Neste contexto, o título do Meeting soa audaz: «A existência humana é uma
amizade inesgotável ». Audaz porque vai claramente contra a tendência, num
tempo marcado pelo individualismo e pela indiferença, que geram solidão e muitas
formas de descarte.
É uma situação da qual é impossível sair com as próprias forças. A humanidade
viveu sempre esta experiência: ninguém pode salvar-se sozinho. Por isso, num
determinado momento da história, Deus tomou a iniciativa: «Envia-nos o seu
Filho, doa-o, entrega-o, partilha-o, para que aprendamos o caminho da
fraternidade, o caminho do dom. É definitivamente um novo horizonte, é uma nova
palavra para tantas situações de exclusão, de desintegração, de fechamento, de
isolamento. É uma Palavra que rompe o silêncio da solidão» (Homilia em
Assunção, Paraguai, 12 de julho de 2015).

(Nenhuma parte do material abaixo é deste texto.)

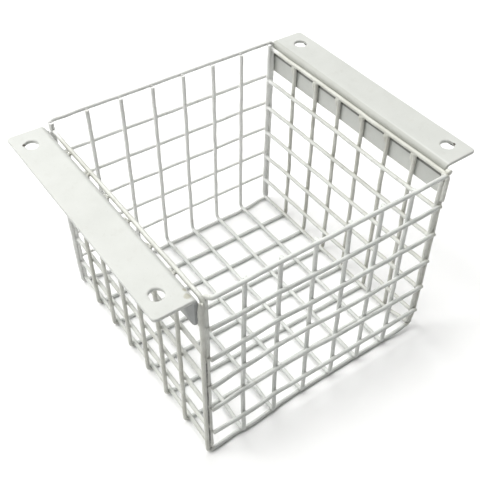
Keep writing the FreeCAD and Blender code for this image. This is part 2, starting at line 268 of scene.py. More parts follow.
def coated_wire(node, path):
    """A wire with its coating: rounded ends and a slightly uneven thickness."""
    start_direction = (path[1] - path[0]) / np.linalg.norm(path[1] - path[0])
    end_direction = (path[-1] - path[-2]) / np.linalg.norm(path[-1] - path[-2])
    end_steps = 4
    heads, tails, end_radii = [], [], []
    for step in range(end_steps):
        angle = math.pi / 2 * (step + 0.35) / (end_steps + 0.35)
        inset = END_ROUNDING * (1 - math.cos(angle))
        narrowing = END_ROUNDING * (1 - math.sin(angle))
        heads.append(path[0] + start_direction * inset)
        tails.append(path[-1] - end_direction * inset)
        end_radii.append(WIRE_RADIUS - narrowing)
    body = path[1:-1]
    full_path = np.array([path[0]] + heads + list(body) + tails[::-1] + [path[-1]])
    body_radii = [WIRE_RADIUS * (1 + COAT_UNEVENNESS * noise.noise(Vector(p) * COAT_WAVES))
                  for p in body]
    tip = WIRE_RADIUS - END_ROUNDING
    radii = np.array([tip] + end_radii + body_radii + end_radii[::-1] + [tip])
    vertices, faces = tube_mesh(settle(wobbled(full_path)), radii)
    piece = new_object(f"coated_{node}", vertices, faces, WIRE_PAINT)
    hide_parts(node)


class Trim:
    """Many small closed shapes, gathered into one piece."""

    def __init__(self):
        self.vertices = []
        self.faces = []

    def add(self, vertices, faces):
        start = len(self.vertices)
        self.vertices.extend(tuple(v) for v in vertices)
        self.faces.extend(tuple(start + k for k in face) for face in faces)

    def run(self, start, end, radii, roughness=0.1):
        """A round run whose radius follows the given ones from start to end, unevenly."""
        start, end = np.array(start, float), np.array(end, float)
        rings = max(8, round(np.linalg.norm(end - start) / TRIM_STEP))
        shares = np.linspace(0, 1, rings + 1)
        path = start + (end - start) * shares[:, None]
        sizes = np.interp(shares, np.linspace(0, 1, len(radii)), radii)
        sizes = sizes * [1 + roughness * noise.noise(Vector(p) * 400) for p in path]
        self.add(*tube_mesh(path, sizes, TRIM_SIDES))

    def ring(self, contact, lower, upper):
        """The coating in the notch round the point where two crossing wires touch.

        lower and upper are the wires' directions; the upper wire is on the side that the
        right-hand rule gives for them.
        """
        contact, lower, upper = np.array(contact), np.array(lower, float), np.array(upper, float)
        normal = np.cross(lower, upper)
        vertices = []
        for step in range(WELD_RINGS + 1):
            share = step / WELD_RINGS
            reach = WELD_REACH * (0.8 + 0.2 * (2 * share - 1) ** 2)
            for k in range(TRIM_SIDES):
                angle = 2 * math.pi * k / TRIM_SIDES
                sample = Vector(contact) * 900 + Vector((math.cos(angle), math.sin(angle), 0))
                swell = 1 + 0.16 * noise.noise(sample)
                u = reach * swell * math.cos(angle)
                v = reach * swell * math.sin(angle)
                bottom = math.sqrt(max(WIRE_RADIUS ** 2 - v ** 2, 0)) - WIRE_RADIUS - WELD_SINK
                top = WIRE_RADIUS - math.sqrt(max(WIRE_RADIUS ** 2 - u ** 2, 0)) + WELD_SINK
                height = bottom + (top - bottom) * share
                vertices.append(contact + lower * u + upper * v + normal * height)
        faces = []
        for step in range(WELD_RINGS):
            for k in range(TRIM_SIDES):
                a = step * TRIM_SIDES + k
                b = step * TRIM_SIDES + (k + 1) % TRIM_SIDES
                faces.append((a, b, b + TRIM_SIDES, a + TRIM_SIDES))
        faces.append(tuple(range(TRIM_SIDES)))
        faces.append(tuple(range(WELD_RINGS * TRIM_SIDES, (WELD_RINGS + 1) * TRIM_SIDES)))
        self.add(vertices, faces)

    def place(self, name, material, slot):
        lumpy = [np.array(v) + np.array(noise.noise_vector(Vector(v) * 600)) * LUMP_SIZE
                 for v in self.vertices]
        return new_object(name, settle(lumpy), self.faces, material)


# ---------------------------------------------------------------------------------------------
# Materials
# ---------------------------------------------------------------------------------------------

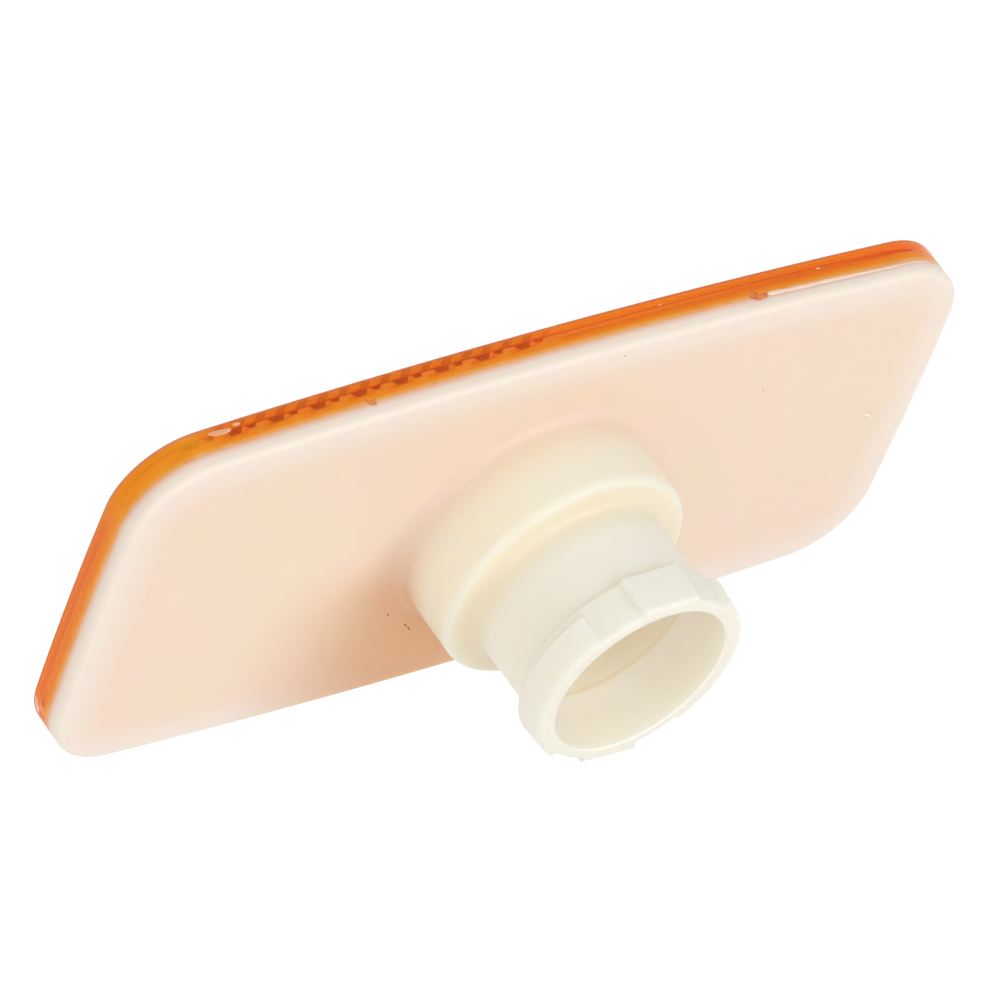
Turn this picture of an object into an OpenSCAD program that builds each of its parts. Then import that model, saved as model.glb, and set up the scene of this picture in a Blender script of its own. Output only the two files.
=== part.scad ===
// Rectangular side repeater lamp: a pale moulded housing that carries the bulb socket,
// and a clear amber lens welded to its rim.
// X runs along the lamp, Z is up, the lens faces -Y and the socket stands out along +Y.
// The origin is on the socket's axis, in the flat back face that lies against the vehicle's panel.

/* [Outline] */
// Length of the lamp
lamp_l = 98; // [84:1:130]
// Height of the lamp at its middle
lamp_h = 44.5; // [40:0.1:60]
// Distance of the lamp's middle from the socket's axis
middle_x = 0.6; // [0:0.1:6]
// Radius of the four corners
corner_r = 8.3; // [5:0.1:12]
// Rise of each long side from its ends to its middle
long_bow = 1.85; // [0.5:0.05:3]
// Rise of each short side from its ends to its middle
end_bow = 0.65; // [0.2:0.05:1.5]

/* [Housing] */
// Depth of the housing's side, from the back face to the lens
rim_d = 1.9; // [1.7:0.1:4]
// Thickness of the housing's flat back
back_wall = 1.4; // [1:0.1:1.6]
// Rounding of the back face's edge
back_edge_r = 0.6; // [0.2:0.1:1]
// Height of the rib that stands inside the lens
rib_h = 1.2; // [0.5:0.1:1.2]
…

O próprio Jesus se apresenta como amigo: «Já não vos chamo servos, mas
chamei-vos amigos» (Jo 15, 15). O Espírito de Cristo ressuscitado rompeu
a solidão dando ao homem a sua amizade, como pura graça. Dom Giussani recordou-o
com palavras que sugeriram o título do Meeting deste ano: «No evento deste dom,
dissolve-se a solidão humana. A experiência humana já não é a de uma impotência
desoladora, mas a de uma consciência e de uma capacidade energética [...]. A
força do homem é Outro, a certeza do homem é Outro: a existência é um diálogo
profundo, a solidão é abolida nas próprias raízes de cada momento da vida. [...]

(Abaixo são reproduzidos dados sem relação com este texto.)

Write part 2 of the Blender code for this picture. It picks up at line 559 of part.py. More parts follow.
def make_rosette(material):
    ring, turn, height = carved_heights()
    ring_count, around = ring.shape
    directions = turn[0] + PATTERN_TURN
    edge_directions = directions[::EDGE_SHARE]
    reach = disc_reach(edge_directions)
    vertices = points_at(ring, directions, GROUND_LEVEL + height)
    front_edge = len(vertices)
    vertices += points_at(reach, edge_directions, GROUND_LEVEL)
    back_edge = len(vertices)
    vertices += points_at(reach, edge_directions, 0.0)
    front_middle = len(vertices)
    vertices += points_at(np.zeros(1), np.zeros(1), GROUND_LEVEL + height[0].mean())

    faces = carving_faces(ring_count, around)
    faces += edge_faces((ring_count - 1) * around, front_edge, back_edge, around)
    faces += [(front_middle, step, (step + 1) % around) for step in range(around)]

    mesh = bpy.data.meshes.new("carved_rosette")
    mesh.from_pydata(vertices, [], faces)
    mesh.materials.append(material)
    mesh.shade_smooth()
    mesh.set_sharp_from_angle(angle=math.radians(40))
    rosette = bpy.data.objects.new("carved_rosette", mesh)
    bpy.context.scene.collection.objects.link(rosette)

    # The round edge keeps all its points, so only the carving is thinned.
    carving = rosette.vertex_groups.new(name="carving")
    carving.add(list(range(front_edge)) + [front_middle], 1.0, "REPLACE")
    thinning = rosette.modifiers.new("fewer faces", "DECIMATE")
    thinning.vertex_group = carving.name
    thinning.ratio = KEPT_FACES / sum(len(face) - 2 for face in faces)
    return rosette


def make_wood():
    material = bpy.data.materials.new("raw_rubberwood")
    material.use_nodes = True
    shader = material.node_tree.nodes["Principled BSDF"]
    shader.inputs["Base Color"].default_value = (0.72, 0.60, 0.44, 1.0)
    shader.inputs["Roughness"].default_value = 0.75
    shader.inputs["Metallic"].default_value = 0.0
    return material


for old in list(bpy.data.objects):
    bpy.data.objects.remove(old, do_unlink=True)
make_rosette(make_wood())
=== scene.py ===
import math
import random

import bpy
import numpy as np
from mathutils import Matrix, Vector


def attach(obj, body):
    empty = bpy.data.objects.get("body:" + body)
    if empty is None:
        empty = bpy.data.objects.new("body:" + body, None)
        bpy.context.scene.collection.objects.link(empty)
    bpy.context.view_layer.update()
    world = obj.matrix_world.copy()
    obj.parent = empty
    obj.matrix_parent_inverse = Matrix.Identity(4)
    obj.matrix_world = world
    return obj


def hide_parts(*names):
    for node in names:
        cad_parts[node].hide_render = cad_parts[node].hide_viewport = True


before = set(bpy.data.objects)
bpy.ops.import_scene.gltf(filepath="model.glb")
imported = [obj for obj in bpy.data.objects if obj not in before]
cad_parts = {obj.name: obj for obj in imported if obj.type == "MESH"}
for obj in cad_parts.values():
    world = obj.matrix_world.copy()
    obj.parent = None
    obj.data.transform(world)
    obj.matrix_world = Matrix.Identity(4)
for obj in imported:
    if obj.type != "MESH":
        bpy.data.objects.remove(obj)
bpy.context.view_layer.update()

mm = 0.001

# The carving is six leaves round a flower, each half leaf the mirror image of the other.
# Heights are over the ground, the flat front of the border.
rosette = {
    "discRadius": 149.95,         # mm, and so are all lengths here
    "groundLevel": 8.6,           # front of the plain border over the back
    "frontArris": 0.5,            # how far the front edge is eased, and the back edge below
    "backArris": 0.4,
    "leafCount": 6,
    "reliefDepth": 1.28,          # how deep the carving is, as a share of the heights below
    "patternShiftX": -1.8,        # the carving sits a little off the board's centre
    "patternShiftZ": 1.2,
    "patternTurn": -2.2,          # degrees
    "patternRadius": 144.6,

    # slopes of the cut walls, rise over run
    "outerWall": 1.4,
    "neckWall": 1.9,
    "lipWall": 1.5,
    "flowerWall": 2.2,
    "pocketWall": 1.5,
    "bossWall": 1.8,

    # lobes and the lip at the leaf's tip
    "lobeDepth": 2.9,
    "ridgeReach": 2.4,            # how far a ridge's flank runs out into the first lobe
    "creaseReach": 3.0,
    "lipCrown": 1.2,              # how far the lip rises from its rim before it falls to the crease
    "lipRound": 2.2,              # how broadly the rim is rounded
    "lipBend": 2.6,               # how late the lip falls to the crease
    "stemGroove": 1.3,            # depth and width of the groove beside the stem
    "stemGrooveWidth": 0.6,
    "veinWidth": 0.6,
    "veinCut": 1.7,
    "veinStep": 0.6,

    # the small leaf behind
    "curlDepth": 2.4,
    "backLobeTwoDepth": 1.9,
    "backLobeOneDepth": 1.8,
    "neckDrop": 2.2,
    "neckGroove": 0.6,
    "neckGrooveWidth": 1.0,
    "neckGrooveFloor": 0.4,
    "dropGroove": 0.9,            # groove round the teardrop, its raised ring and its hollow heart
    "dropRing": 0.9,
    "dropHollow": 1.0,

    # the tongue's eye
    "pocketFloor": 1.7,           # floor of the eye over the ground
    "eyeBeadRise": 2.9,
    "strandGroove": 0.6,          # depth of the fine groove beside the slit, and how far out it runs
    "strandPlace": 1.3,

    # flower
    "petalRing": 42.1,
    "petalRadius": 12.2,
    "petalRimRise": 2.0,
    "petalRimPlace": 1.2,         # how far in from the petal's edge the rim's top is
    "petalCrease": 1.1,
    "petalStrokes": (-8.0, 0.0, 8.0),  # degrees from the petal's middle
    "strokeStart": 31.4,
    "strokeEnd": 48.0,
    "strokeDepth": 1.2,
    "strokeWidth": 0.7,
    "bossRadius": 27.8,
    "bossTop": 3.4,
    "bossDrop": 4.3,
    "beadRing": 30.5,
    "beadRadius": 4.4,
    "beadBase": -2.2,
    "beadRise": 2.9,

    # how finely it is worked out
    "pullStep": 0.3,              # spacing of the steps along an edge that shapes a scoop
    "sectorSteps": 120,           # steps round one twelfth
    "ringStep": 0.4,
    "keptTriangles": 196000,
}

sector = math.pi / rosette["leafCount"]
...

A existência humana é uma amizade inesgotável» (Il cammino al vero è
un’esperienza, Milão 2006, 108-109)
Dirigindo-se aos jovens, o Santo Padre exaltou o valor da verdadeira amizade,
que alarga o coração: «Os amigos fiéis [...] são um reflexo do afeto do Senhor,
da sua consolação e da sua presença amorosa. Ter amigos ensina-nos a abrir-nos,
a compreender, a cuidar dos outros, a sair da nossa comodidade e do isolamento,
a partilhar a vida» (Christus
vivit, 151). E podemos aproximar-nos desta outra reflexão de dom
Giussani: «A verdadeira natureza da amizade é viver livremente juntos para o
destino. Não pode haver amizade entre nós, não podemos chamar-nos amigos, se não
amarmos o destino do outro acima de todas as coisas, para além de qualquer
vantagem» (Attraverso la compagnia dei credenti, Milão 2021, 184).

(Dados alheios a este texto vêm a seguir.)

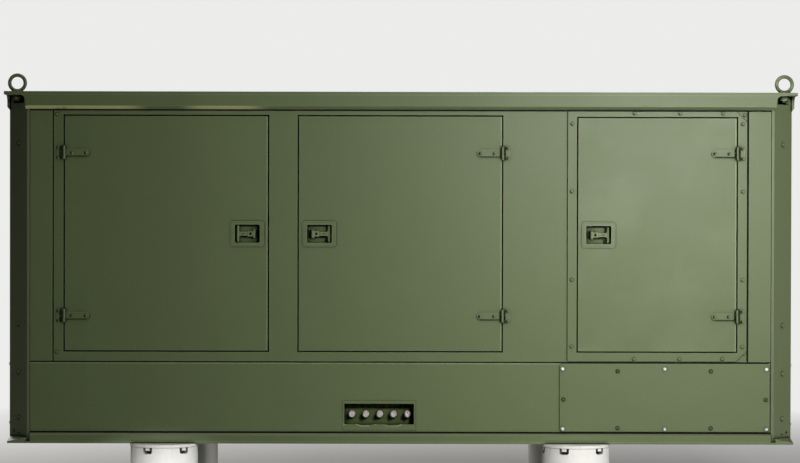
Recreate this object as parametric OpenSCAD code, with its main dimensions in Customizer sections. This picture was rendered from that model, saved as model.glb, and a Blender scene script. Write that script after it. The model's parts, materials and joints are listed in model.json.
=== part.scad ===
// Generator set in a free-standing sheet-steel enclosure, on four round stands.
// Millimetres. +Z is up, the front faces -Y, and the origin is on the ground
// under the middle of the enclosure.

/* [Enclosure] */
// Length over the end panels
body_l = 3280; // [3200:10:4200]
// Depth over the front and back panels
body_d = 1180; // [960:10:1500]
// Height from the underside of the base plate to the top of the roof plate
body_h = 1464; // [1200:10:1800]
// Thickness of the sheet-steel panels
sheet = 3; // [2:0.5:4]
// Gap between neighbouring panels
seam = 6; // [3:0.5:8]
// Height of the seam between the upper and lower panels
waist_h = 340; // [260:1:420]
// Width of the chamfer at each upright corner
chamfer = 86; // [75:1:110]
// Width of the corner post's flange beside the chamfer
post_flange = 10; // [6:1:16]
// Width of the ledge on a corner post that the panels lie on
post_ledge = 40; // [25:1:60]
// Thickness of the corner posts
post_t = 4; // [3:0.5:6]
// Width of the strip of panel beside each front corner
strip_w = 92; // [60:1:130]
// Depth of the rails and uprights behind the panels
rail_depth = 30; // [20:1:32]
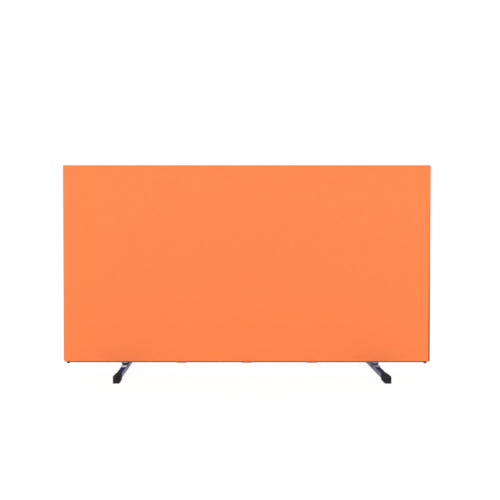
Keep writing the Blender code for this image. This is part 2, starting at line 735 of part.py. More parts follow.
def plain_ring(name, radius, bottom, top):
    """A washer or sleeve round the bolt."""
    profile = [
        (BOLT_HOLE_RADIUS, top),
        (radius, top),
        (radius, bottom),
        (BOLT_HOLE_RADIUS, bottom),
    ]
    return baked(turned(name, profile))


def spring_washer():
    """A wave washer, which keeps the foot stiff to turn."""
    half = SPRING_WASHER_THICKNESS / 2
    rings = []
    for step in range(ROUND_STEPS):
        angle = 2 * math.pi * step / ROUND_STEPS
        height = SPRING_WASHER_MIDDLE + SPRING_WASHER_WAVE * math.sin(WASHER_WAVES * angle)
        corners = (
            (BOLT_HOLE_RADIUS, height + half),
            (SPRING_WASHER_RADIUS, height + half),
            (SPRING_WASHER_RADIUS, height - half),
            (BOLT_HOLE_RADIUS, height - half),
        )
        rings.append([(r * math.cos(angle), r * math.sin(angle), z) for r, z in corners])
    return baked(loft("spring_washer", rings, closed=True))


def build_feet():
    """Both feet and the pivots that join them to the bottom rail."""
    tube, plate, cap, pin = foot_tube(), foot_plate(), rubber_cap(), rivet()
    washer = plain_ring(
        "flat_washer", FLAT_WASHER_RADIUS, WASHER_BOTTOM, WASHER_BOTTOM + FLAT_WASHER_THICKNESS
    )
    sleeve = plain_ring("crush_sleeve", SLEEVE_RADIUS, SLEEVE_BOTTOM, SLEEVE_TOP)
    pivots = (
        ("friction_washer", friction_washer(), BLACK_NYLON),
        ("swivel_boss", swivel_boss(), ZINC),
        ("pivot_bolt", pivot_bolt(), ZINC),
        ("spring_washer", spring_washer(), STEEL),
        ("crush_sleeve", sleeve, STEEL),
        ("flat_washer", washer, ZINC),
        ("lock_nut", lock_nut(), ZINC),
    )
    for side, pivot in (("left", LEFT_PIVOT), ("right", RIGHT_PIVOT)):
        axis = add_object(f"{side}_foot_pivot", None, barrier)
        axis.location = (pivot, 0, 0)
        place(f"{side}_foot_tube", tube, NAVY_PAINT, parent=axis)
        place(f"{side}_foot_plate", plate, ZINC, parent=axis)
        for end, reach, turn in (("front", -1, 0), ("rear", 1, math.pi)):
            at = (0, reach * FOOT_LENGTH / 2, 0)
            place(f"{side}_{end}_cap", cap, BLACK_RUBBER, at, (0, 0, turn), axis)
            at = (0, reach * RIVET_REACH, 0)
            place(f"{side}_{end}_rivet", pin, ZINC, at, (0, 0, turn), axis)
        for kind, mesh, finish in pivots:
            place(f"{side}_{kind}", mesh, finish, (pivot, 0, 0))


clear_scene()
barrier = make_collection("table_tennis_barrier")
cutters = make_collection("cutters")
cutters.hide_render = True
build_tubes()
build_connectors()
build_panels()
build_gussets()
build_closure_tabs()
build_feet()
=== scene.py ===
"""The looks of a table tennis barrier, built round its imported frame.

A sewn orange cover is stretched over a square tube frame, which stands on two swivel feet with
rubber caps. Metres, +Z up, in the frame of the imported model: X runs along the barrier and the
front of the cover faces -Y.
"""

import logging
import math
from collections.abc import Callable, Iterable, Sequence
from dataclasses import dataclass, replace
from enum import Enum
from itertools import product

import bmesh
import bpy
import numpy as np
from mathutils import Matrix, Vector


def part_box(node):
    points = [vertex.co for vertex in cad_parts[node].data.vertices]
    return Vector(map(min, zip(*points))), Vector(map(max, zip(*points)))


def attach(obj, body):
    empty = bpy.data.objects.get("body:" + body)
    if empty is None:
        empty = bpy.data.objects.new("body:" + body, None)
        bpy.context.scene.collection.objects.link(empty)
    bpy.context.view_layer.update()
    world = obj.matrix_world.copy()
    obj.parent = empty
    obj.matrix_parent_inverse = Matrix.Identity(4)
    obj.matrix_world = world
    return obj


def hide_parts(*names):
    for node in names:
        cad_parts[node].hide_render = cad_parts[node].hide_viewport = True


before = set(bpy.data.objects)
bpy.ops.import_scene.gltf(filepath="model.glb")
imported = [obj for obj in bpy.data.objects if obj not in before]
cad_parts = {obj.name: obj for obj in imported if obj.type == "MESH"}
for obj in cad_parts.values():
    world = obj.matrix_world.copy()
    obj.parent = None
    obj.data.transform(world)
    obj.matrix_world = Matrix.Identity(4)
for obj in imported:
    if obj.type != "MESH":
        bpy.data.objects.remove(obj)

LOG = logging.getLogger("barrier")
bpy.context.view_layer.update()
SHARP_ANGLE = math.radians(32)
WELD_DISTANCE = 0.000002

Axes = tuple[float, float, float]
Colour = tuple[float, float, float]
Point = tuple[float, float]
Profile = Sequence[Point]
Curve = Callable[[np.ndarray], np.ndarray]
Row = tuple[float | Curve, float]
Socket = bpy.types.NodeSocket
Material = bpy.types.Material
Piece = bpy.types.Object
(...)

A atitude de abertura ao outro como irmão é um dos traços distintivos do
pontificado do Papa Francisco, do seu testemunho e do seu magistério: «O amor ao
outro por ser quem é, impele-nos a procurar o melhor para a sua vida. Só
cultivando esta forma de nos relacionarmos é que tornaremos possível aquela
amizade social que não exclui ninguém e a fraternidade aberta a todos» (Enc. Fratelli
tutti, 94). É precisamente a amizade social, que o Papa continua a
recomendar como única possibilidade até nas situações mais dramáticas —
inclusive perante a guerra — «quando é genuína [...] no seio de uma sociedade é
condição de possibilidade para uma verdadeira abertura universal» (ibid.,
99).
A lei da amizade foi estabelecida por Jesus com estas palavras: «Ninguém tem
maior amor do que aquele que dá a vida pelos seus amigos» (Jo 15, 13). É
por isso que o Santo Padre pede aos cristãos e a todos os homens e mulheres de
boa vontade que não fiquem surdos perante o grito que se eleva a Deus deste
nosso mundo. Não bastam os discursos, mas são necessários «gestos concretos» e
«escolhas partilhadas» para construir uma cultura de paz onde cada um de nós
vive: «Reconciliar-nos em família, com os amigos ou vizinhos, rezar por quem nos
fez mal, identificar e socorrer quem passa necessidade, oferecer uma palavra de
paz na escola, na universidade ou na vida social, ungir de proximidade alguém
que se sinta só...» (Discurso
no Meeting mundial sobre a fraternidade humana “Not alone”, 10 de junho
de 2023). É um caminho que todos podem percorrer, e a Igreja não se cansa de
encorajar as pessoas a enveredá-lo, praticando quase obstinadamente esta suprema
virtude humana e cristã.
Caros amigos, não será talvez este o contributo que o Meeting para a amizade
entre os povos procurou oferecer nos seus mais de quarenta anos de história? Ser
lugar de amizade entre pessoas e povos, abrindo caminhos de encontro e de
diálogo. Nesta hora conturbada da história, o Papa encoraja-vos a fim de que
nunca falte a disponibilidade para uma «amizade inesgotável» — porque fundada em
Cristo e sobre a rocha de Pedro — prontos a acolher o bem que cada um pode
trazer à vida de todos, pois «as outras culturas não constituem inimigos de quem
seja preciso defender-se, mas reflexos distintos da riqueza inexaurível da vida
humana» (Enc. Fratelli
tutti, 147).
É a nossa experiência humana, que partilhamos com cada pessoa, seja qual for
a tradição cultural e religiosa a que pertença, o terreno onde se pode enraizar
a experiência da amizade que constrói a história, como disse o Papa Bento
XVI: «O encontro das culturas é possível porque o homem, apesar de todas as
diferenças da sua história e das suas criações comunitárias, é um idêntico e
único ser. Este ser único que é o homem, no mais profundo da sua existência, é
intercetado pela própria verdade» (Fede, Verità, Tolleranza. Il cristianesimo
e le religioni del mondo, Sena 2003, 67).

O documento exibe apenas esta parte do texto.